→ **Records that describe objects**:
= = = = = = =

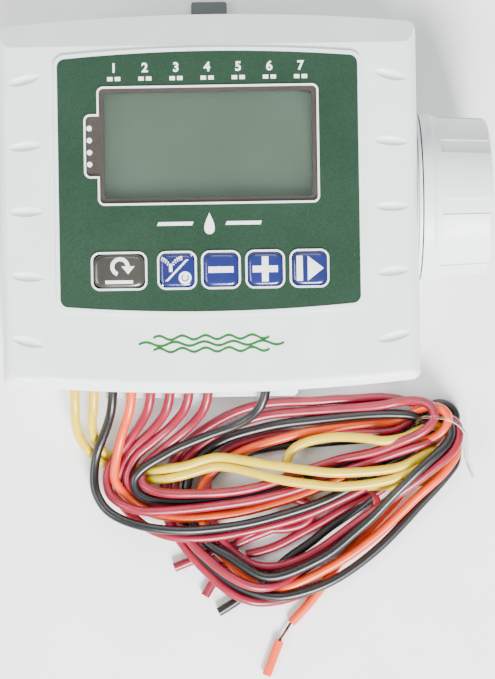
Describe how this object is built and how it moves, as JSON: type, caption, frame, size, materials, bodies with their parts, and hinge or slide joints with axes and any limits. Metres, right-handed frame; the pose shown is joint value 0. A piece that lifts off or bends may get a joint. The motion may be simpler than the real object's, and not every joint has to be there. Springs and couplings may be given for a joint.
{
  "type": "irrigation controller",
  "caption": "Battery irrigation controller: crowned light grey case, green label panel with display and press keys, screw battery cap, wound lead wires and slide-on wall bracket.",
  "frame": {"origin": "middle of the wall bracket's back face", "axes": "+X towards the battery cap, +Y towards the case's top edge, +Z out of the display; it lies on its back"},
  "size_m": [0.1362, 0.2015, 0.055],
  "materials": {
    "case_plastic": "satin moulded ABS",
    "label_green": "satin printed film, fine speckle",
    "bezel_brown": "matte",
    "clear_window": "clear",
    "lcd_glass": "polarised display glass, grey green",
    "lcd_grey": "satin foil",
    "black_rubber": "matte",
    "seal_rubber": "matte",
    "screw_steel": "satin",
    "board_green": "solder mask",
    "chip_black": "matte",
    "can_metal": "satin",
    "capacitor_sleeve": "shrink sleeve",
    "ferrite": "matte",
    "battery_jacket": "printed steel jacket",
    "contact_plated": "plated",
    "pad_foam": "closed-cell foam",
    "bracket_grey": "satin moulded plastic",
    "key_grey": "gloss",
    "key_blue": "gloss",
    "plunger_white": "matte",
    "wire_yellow": "satin insulation",
    "wire_black": "satin insulation",
    "wire_orange": "satin insulation",
    "wire_red": "satin insulation",
    "tie_clear": "clear coated wire",
    "copper_tinned": "tinned copper"
  },
  "bodies": {
    "housing": {"rear_housing": "case_plastic", "front_cover": "case_plastic", "case_gasket": "black_rubber", "case_screws": "screw_steel", "overlay_panel": "label_green", "lcd_bezel": "bezel_brown", "window_lens": "clear_window", "lcd_glass": "lcd_glass", "lcd_reflector": "lcd_grey", "lcd_connectors": "seal_rubber", "main_board": "board_green", "board_screws": "screw_steel", "microcontroller": "chip_black", "driver_chips": "chip_black", "clock_crystal": "can_metal", "reservoir_capacitor": "capacitor_sleeve", "boost_inductor": "ferrite", "tact_switches": "chip_black", "wire_board": "board_green", "board_header": "chip_black", "wire_seal": "seal_rubber", "hole_plugs": "seal_rubber", "battery_sleeve": "case_plastic", "battery": "battery_jacket", "battery_snap": "chip_black", "snap_contacts": "contact_plated", "snap_lead_red": "wire_red", "snap_lead_black": "wire_black", "lead_yellow_a": "wire_yellow", "lead_yellow_b": "wire_yellow", "lead_black_a": "wire_black", "lead_orange": "wire_orange", "lead_red_a": "wire_red", "lead_red_b": "wire_red", "lead_red_c": "wire_red", "lead_red_d": "wire_red", "lead_black_b": "wire_black", "tail_red_a": "wire_red", "tail_red_b": "wire_red", "tail_black": "wire_black", "tail_orange": "wire_orange", "wire_hank": "wire_red", "wire_tie": "tie_clear", "orange_strand": "copper_tinned", "orange_slug": "wire_orange"},
    "cap_seal": {"cap_seal": "black_rubber"},
    "battery_cap": {"battery_cap": "case_plastic", "cap_pad": "pad_foam"},
    "mounting_bracket": {"mounting_bracket": "bracket_grey"},
    "key_mode": {"key_mode": "key_grey", "plunger_mode": "plunger_white"},
    "key_on_off": {"key_on_off": "key_blue", "plunger_on_off": "plunger_white"},
    "key_minus": {"key_minus": "key_blue", "plunger_minus": "plunger_white"},
    "key_plus": {"key_plus": "key_blue", "plunger_plus": "plunger_white"},
    "key_next": {"key_next": "key_blue", "plunger_next": "plunger_white"}
  },
  "joints": [
    {"name": "cap_travel", "type": "slide", "parent": "housing", "child": "cap_seal", "axis": [1, 0, 0], "range_m": [0, 0.008]},
    {"name": "cap_turn", "type": "hinge", "parent": "cap_seal", "child": "battery_cap", "pos_m": [0.06, 0.002, 0.0285], "axis": [1, 0, 0], "range_deg": [0, 720]},
    {"name": "bracket_slide", "type": "slide", "parent": "housing", "child": "mounting_bracket", "axis": [0, -1, 0], "range_m": [0, 0.01]},
    {"name": "mode_press", "type": "slide", "parent": "housing", "child": "key_mode", "axis": [0, 0, -1], "range_m": [0, 0.0005], "stiffness_N_per_m": 2000, "springref_m": -0.0005},
    {"name": "on_off_press", "type": "slide", "parent": "housing", "child": "key_on_off", "axis": [0, 0, -1], "range_m": [0, 0.0005], "stiffness_N_per_m": 2000, "springref_m": -0.0005},
    {"name": "minus_press", "type": "slide", "parent": "housing", "child": "key_minus", "axis": [0, 0, -1], "range_m": [0, 0.0005], "stiffness_N_per_m": 2000, "springref_m": -0.0005},
    {"name": "plus_press", "type": "slide", "parent": "housing", "child": "key_plus", "axis": [0, 0, -1], "range_m": [0, 0.0005], "stiffness_N_per_m": 2000, "springref_m": -0.0005},
    {"name": "next_press", "type": "slide", "parent": "housing", "child": "key_next", "axis": [0, 0, -1], "range_m": [0, 0.0005], "stiffness_N_per_m": 2000, "springref_m": -0.0005}
  ],
  "couplings": [
    {"joint": "cap_travel", "follows": "cap_turn", "m_per_rad": 0.00063662}
  ]
}
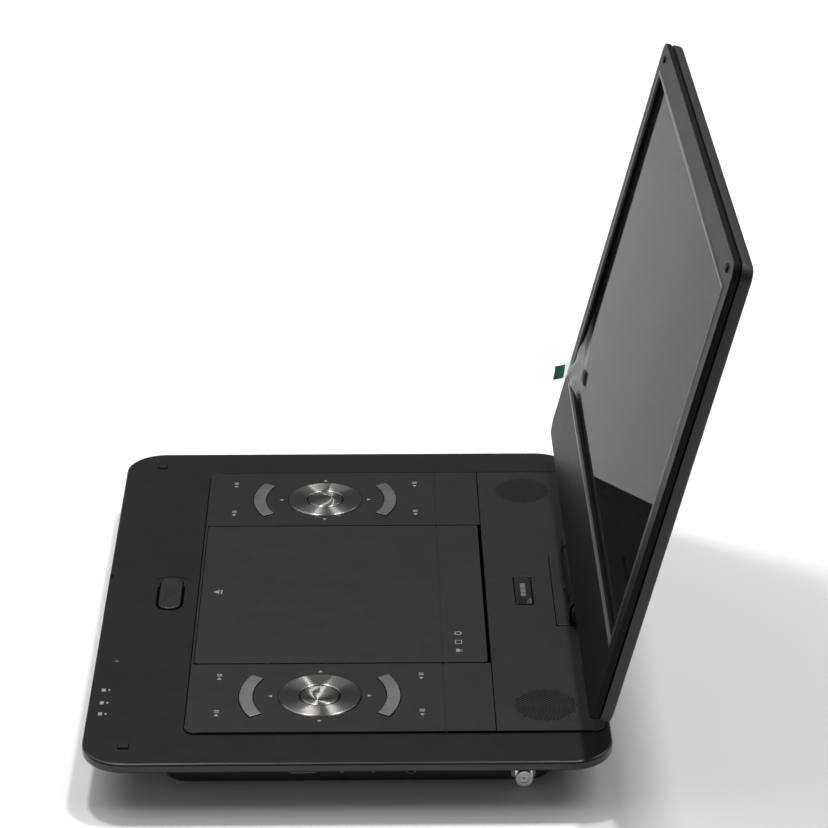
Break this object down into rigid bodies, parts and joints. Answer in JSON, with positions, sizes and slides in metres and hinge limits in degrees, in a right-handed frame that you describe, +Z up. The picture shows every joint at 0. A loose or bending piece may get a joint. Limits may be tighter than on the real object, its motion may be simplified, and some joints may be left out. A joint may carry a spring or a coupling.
{
  "type": "portable dvd player",
  "caption": "portable disc player with a swivelling flip-up screen, a hinged disc lid, round spun-metal control rings and side jacks",
  "frame": {"origin": "centre of the footprint on the resting surface, under the feet", "axes": "X along the width, + toward the side with the jacks; Y from the finger notch at the front toward the screen hinge; Z up"},
  "size_m": [0.385, 0.345, 0.3082],
  "materials": {
    "satin_black": "moulded black plastic with a fine satin texture",
    "gloss_black": "polished black plastic",
    "matt_black": "matt moulded black plastic",
    "spun_metal": "dark anodised, spun in circles",
    "chrome": "bright plated",
    "plain_steel": "plain turned or pressed steel",
    "rubber": "soft matt rubber",
    "display_glass": "dark display panel with a smooth face",
    "circuit_board": "green solder mask",
    "grey_plastic": "plain moulded grey plastic",
    "clear_film": "thin clear protective film"
  },
  "bodies": {
    "base": {"top_cover": "satin_black", "rim_pad_right": "rubber", "rim_pad_left": "rubber", "lower_case": "matt_black", "battery_door": "matt_black", "foot_1": "rubber", "foot_2": "rubber", "foot_3": "rubber", "foot_4": "rubber", "control_panel": "satin_black", "speaker_panel": "satin_black", "hinge_plate": "satin_black", "disc_bay": "matt_black", "drive_frame": "plain_steel", "spindle_motor": "plain_steel", "guide_rod_front": "plain_steel", "guide_rod_rear": "plain_steel", "sled_motor": "plain_steel", "main_board": "circuit_board", "key_board_right": "circuit_board", "key_board_left": "circuit_board", "battery_pack": "gloss_black", "speaker_right": "matt_black", "speaker_left": "matt_black", "card_slot": "matt_black", "usb_port": "plain_steel", "av_jack": "matt_black", "phones_jack": "matt_black", "dc_jack": "matt_black", "antenna_jack": "chrome", "rim_tray": "satin_black", "swivel_bracket": "plain_steel"},
    "swivel": {"hinge_tower": "satin_black", "swivel_post": "plain_steel"},
    "screen": {"tilt_pin_right": "plain_steel", "tilt_pin_left": "plain_steel", "screen_bezel": "satin_black", "face_pad_right": "rubber", "face_pad_left": "rubber", "screen_back": "satin_black", "display_frame": "matt_black", "display_glass": "display_glass", "screen_film": "clear_film"},
    "disc_lid": {"disc_lid": "satin_black"},
    "open_button": {"open_button": "satin_black"},
    "lid_latch": {"lid_latch": "grey_plastic"},
    "disc_hub": {"disc_hub": "matt_black"},
    "pickup": {"pickup": "grey_plastic"},
    "lead_screw": {"lead_screw": "plain_steel"},
    "ring_right": {"ring_right": "spun_metal"},
    "ring_left": {"ring_left": "spun_metal"},
    "centre_button_right": {"centre_button_right": "spun_metal"},
    "centre_button_left": {"centre_button_left": "spun_metal"},
    "arc_button_right_front": {"arc_button_right_front": "spun_metal"},
    "arc_button_right_rear": {"arc_button_right_rear": "spun_metal"},
    "arc_button_left_front": {"arc_button_left_front": "spun_metal"},
    "arc_button_left_rear": {"arc_button_left_rear": "spun_metal"},
    "mode_button": {"mode_button": "gloss_black"},
    "power_switch": {"power_switch": "gloss_black"},
    "volume_wheel": {"volume_wheel": "matt_black"}
  },
  "joints": [
    {"name": "screen_swivel", "type": "hinge", "parent": "base", "child": "swivel", "pos_m": [0, 0.10051, 0.0314], "axis": [0, 0, 1], "range_deg": [-90, 180]},
    {"name": "screen_tilt", "type": "hinge", "parent": "swivel", "child": "screen", "pos_m": [0, 0.10351, 0.0395], "axis": [1, 0, 0], "range_deg": [-76, 104]},
    {"name": "lid_open", "type": "hinge", "parent": "base", "child": "disc_lid", "pos_m": [0, 0.04691, 0.0284], "axis": [-1, 0, 0], "range_deg": [0, 60]},
    {"name": "open_press", "type": "hinge", "parent": "base", "child": "open_button", "pos_m": [-0.0188, -0.13499, 0.028], "axis": [0, 1, 0], "range_deg": [0, 3], "stiffness_Nm_per_rad": 0.12, "springref_deg": -2.86},
    {"name": "latch_slide", "type": "slide", "parent": "base", "child": "lid_latch", "axis": [0, -1, 0], "range_m": [0, 0.0016]},
    {"name": "hub_spin", "type": "hinge", "parent": "base", "child": "disc_hub", "pos_m": [0, -0.03449, 0.02], "axis": [0, 0, 1], "continuous": true},
    {"name": "pickup_slide", "type": "slide", "parent": "base", "child": "pickup", "axis": [1, 0, 0], "range_m": [0, 0.03]},
    {"name": "screw_turn", "type": "hinge", "parent": "base", "child": "lead_screw", "pos_m": [0.05, -0.01049, 0.0129], "axis": [1, 0, 0], "range_deg": [0, 3620]},
    {"name": "ring_right_press", "type": "slide", "parent": "base", "child": "ring_right", "axis": [0, 0, -1], "range_m": [0, 0.0005], "stiffness_N_per_m": 600, "springref_m": -0.0005},
    {"name": "ring_left_press", "type": "slide", "parent": "base", "child": "ring_left", "axis": [0, 0, -1], "range_m": [0, 0.0005], "stiffness_N_per_m": 600, "springref_m": -0.0005},
    {"name": "centre_button_right_press", "type": "slide", "parent": "base", "child": "centre_button_right", "axis": [0, 0, -1], "range_m": [0, 0.0005], "stiffness_N_per_m": 600, "springref_m": -0.0005},
    {"name": "centre_button_left_press", "type": "slide", "parent": "base", "child": "centre_button_left", "axis": [0, 0, -1], "range_m": [0, 0.0005], "stiffness_N_per_m": 600, "springref_m": -0.0005},
    {"name": "arc_button_right_front_press", "type": "slide", "parent": "base", "child": "arc_button_right_front", "axis": [0, 0, -1], "range_m": [0, 0.0005], "stiffness_N_per_m": 600, "springref_m": -0.0005},
    {"name": "arc_button_right_rear_press", "type": "slide", "parent": "base", "child": "arc_button_right_rear", "axis": [0, 0, -1], "range_m": [0, 0.0005], "stiffness_N_per_m": 600, "springref_m": -0.0005},
    {"name": "arc_button_left_front_press", "type": "slide", "parent": "base", "child": "arc_button_left_front", "axis": [0, 0, -1], "range_m": [0, 0.0005], "stiffness_N_per_m": 600, "springref_m": -0.0005},
    {"name": "arc_button_left_rear_press", "type": "slide", "parent": "base", "child": "arc_button_left_rear", "axis": [0, 0, -1], "range_m": [0, 0.0005], "stiffness_N_per_m": 600, "springref_m": -0.0005},
    {"name": "mode_button_press", "type": "slide", "parent": "base", "child": "mode_button", "axis": [0, 0, -1], "range_m": [0, 0.0005], "stiffness_N_per_m": 600, "springref_m": -0.0005},
    {"name": "power_slide", "type": "slide", "parent": "base", "child": "power_switch", "axis": [0, 1, 0], "range_m": [0, 0.006]},
    {"name": "volume_turn", "type": "hinge", "parent": "base", "child": "volume_wheel", "pos_m": [0.1616, 0.02751, 0.013], "axis": [0, 0, 1], "range_deg": [0, 270]}
  ],
  "couplings": [
    {"joint": "latch_slide", "follows": "open_press", "m_per_rad": 0.028648},
    {"joint": "screw_turn", "follows": "pickup_slide", "rad_per_m": 2094.4}
  ]
}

= = = = = = =

→ **What you will do**:
Locate the lines above that contain "this" and copy them.

→ **Answer below**:
Describe how this object is built and how it moves, as JSON: type, caption, frame, size, materials, bodies with their parts, and hinge or slide joints with axes and any limits. Metres, right-handed frame; the pose shown is joint value 0. A piece that lifts off or bends may get a joint. The motion may be simpler than the real object's, and not every joint has to be there. Springs and couplings may be given for a joint.
Break this object down into rigid bodies, parts and joints. Answer in JSON, with positions, sizes and slides in metres and hinge limits in degrees, in a right-handed frame that you describe, +Z up. The picture shows every joint at 0. A loose or bending piece may get a joint. Limits may be tighter than on the real object, its motion may be simplified, and some joints may be left out. A joint may carry a spring or a coupling.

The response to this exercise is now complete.